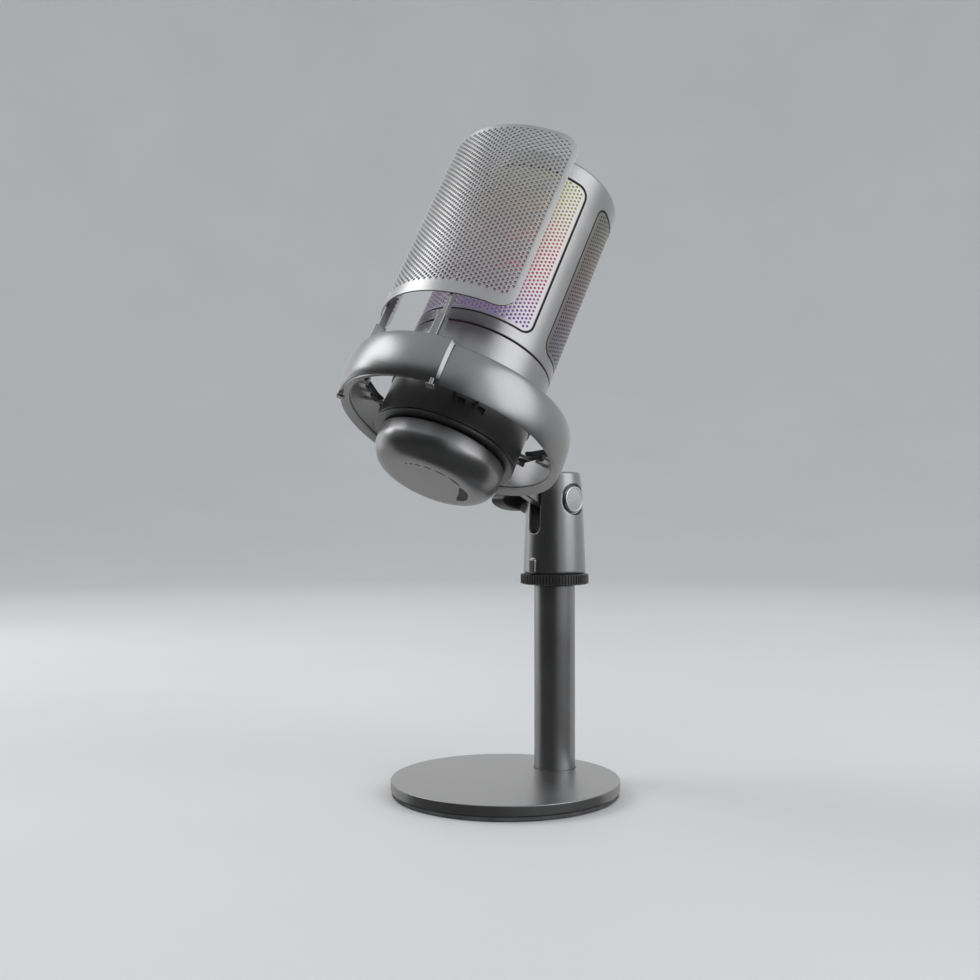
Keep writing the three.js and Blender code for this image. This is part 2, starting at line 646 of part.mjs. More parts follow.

---

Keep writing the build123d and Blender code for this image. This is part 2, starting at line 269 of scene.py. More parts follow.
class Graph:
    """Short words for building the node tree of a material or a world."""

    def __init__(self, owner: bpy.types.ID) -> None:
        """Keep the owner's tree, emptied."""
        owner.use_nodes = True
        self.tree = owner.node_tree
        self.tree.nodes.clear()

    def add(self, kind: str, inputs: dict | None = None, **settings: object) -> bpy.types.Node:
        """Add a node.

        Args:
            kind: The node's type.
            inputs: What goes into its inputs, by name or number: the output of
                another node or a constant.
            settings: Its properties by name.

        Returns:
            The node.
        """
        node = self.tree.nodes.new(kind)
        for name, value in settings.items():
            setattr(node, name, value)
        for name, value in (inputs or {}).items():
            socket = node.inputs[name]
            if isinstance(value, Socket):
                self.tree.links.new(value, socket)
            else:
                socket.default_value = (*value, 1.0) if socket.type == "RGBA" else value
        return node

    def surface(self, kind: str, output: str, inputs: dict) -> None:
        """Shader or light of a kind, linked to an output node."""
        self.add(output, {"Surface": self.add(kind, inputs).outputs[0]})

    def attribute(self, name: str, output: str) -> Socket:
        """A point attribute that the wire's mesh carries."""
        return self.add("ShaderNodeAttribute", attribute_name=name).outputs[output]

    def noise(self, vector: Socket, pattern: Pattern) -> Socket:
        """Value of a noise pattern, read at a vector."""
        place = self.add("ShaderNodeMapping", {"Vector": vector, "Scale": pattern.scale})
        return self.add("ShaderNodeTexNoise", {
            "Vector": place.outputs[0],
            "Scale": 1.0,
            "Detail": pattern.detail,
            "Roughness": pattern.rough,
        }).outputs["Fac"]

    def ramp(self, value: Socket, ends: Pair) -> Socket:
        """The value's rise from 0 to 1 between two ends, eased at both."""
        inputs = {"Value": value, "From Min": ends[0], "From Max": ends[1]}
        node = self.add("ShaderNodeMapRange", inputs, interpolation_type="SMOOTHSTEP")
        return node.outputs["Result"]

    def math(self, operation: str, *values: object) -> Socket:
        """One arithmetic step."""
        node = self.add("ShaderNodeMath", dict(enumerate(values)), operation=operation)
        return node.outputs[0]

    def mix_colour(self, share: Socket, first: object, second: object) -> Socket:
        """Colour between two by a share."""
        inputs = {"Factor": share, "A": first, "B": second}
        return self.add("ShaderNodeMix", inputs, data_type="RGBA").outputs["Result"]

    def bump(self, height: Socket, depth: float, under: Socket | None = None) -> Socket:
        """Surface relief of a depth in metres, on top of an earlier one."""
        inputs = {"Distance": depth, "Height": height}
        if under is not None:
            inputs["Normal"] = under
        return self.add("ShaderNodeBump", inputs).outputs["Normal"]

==

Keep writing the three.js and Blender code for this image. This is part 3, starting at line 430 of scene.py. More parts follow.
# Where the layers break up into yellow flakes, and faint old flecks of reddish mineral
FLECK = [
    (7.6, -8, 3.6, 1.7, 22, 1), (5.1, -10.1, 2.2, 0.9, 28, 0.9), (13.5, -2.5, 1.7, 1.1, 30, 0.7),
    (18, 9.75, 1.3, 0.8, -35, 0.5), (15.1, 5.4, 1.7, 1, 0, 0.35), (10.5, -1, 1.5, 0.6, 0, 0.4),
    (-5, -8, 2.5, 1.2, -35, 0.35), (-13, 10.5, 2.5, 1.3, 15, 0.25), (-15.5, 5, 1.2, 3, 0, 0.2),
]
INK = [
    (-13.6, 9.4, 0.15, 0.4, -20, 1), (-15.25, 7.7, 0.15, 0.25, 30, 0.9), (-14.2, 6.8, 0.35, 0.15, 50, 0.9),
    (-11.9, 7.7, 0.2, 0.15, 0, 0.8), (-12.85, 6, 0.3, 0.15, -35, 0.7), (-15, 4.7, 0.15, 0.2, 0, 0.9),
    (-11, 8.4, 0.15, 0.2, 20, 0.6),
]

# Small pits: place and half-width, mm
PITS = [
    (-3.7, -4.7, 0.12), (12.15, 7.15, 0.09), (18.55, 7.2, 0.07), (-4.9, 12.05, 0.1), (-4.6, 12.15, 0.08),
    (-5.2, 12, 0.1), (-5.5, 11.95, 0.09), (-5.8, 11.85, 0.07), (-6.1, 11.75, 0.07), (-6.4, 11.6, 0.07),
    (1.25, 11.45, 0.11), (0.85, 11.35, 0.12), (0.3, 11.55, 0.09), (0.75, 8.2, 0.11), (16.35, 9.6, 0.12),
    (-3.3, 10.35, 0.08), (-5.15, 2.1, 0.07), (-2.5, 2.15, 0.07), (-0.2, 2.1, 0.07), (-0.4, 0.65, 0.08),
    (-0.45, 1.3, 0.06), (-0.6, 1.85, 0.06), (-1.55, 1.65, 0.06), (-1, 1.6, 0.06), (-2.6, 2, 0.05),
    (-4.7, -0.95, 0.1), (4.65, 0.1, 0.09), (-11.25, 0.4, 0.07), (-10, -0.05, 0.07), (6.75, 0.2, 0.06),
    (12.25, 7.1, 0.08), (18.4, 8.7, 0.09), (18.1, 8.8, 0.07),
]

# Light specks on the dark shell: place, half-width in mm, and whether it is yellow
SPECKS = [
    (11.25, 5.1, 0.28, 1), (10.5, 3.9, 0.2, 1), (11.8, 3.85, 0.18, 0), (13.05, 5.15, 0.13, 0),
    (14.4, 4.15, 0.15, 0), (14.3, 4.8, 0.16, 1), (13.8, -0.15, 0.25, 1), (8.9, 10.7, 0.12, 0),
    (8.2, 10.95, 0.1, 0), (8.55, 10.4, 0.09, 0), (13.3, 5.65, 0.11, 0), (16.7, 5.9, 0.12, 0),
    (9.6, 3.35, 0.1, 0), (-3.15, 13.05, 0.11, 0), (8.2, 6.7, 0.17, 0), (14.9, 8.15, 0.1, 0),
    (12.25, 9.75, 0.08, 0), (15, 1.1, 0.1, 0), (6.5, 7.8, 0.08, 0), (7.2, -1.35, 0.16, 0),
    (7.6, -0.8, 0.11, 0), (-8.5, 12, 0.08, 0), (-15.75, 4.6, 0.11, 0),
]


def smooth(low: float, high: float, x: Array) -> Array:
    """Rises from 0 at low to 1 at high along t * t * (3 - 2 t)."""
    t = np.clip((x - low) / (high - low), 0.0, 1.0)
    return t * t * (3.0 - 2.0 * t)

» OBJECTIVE
Return all the lines that contain the string "This".

» EXERCISE RESULT
Keep writing the three.js and Blender code for this image. This is part 2, starting at line 646 of part.mjs. More parts follow.
Keep writing the build123d and Blender code for this image. This is part 2, starting at line 269 of scene.py. More parts follow.
Keep writing the three.js and Blender code for this image. This is part 3, starting at line 430 of scene.py. More parts follow.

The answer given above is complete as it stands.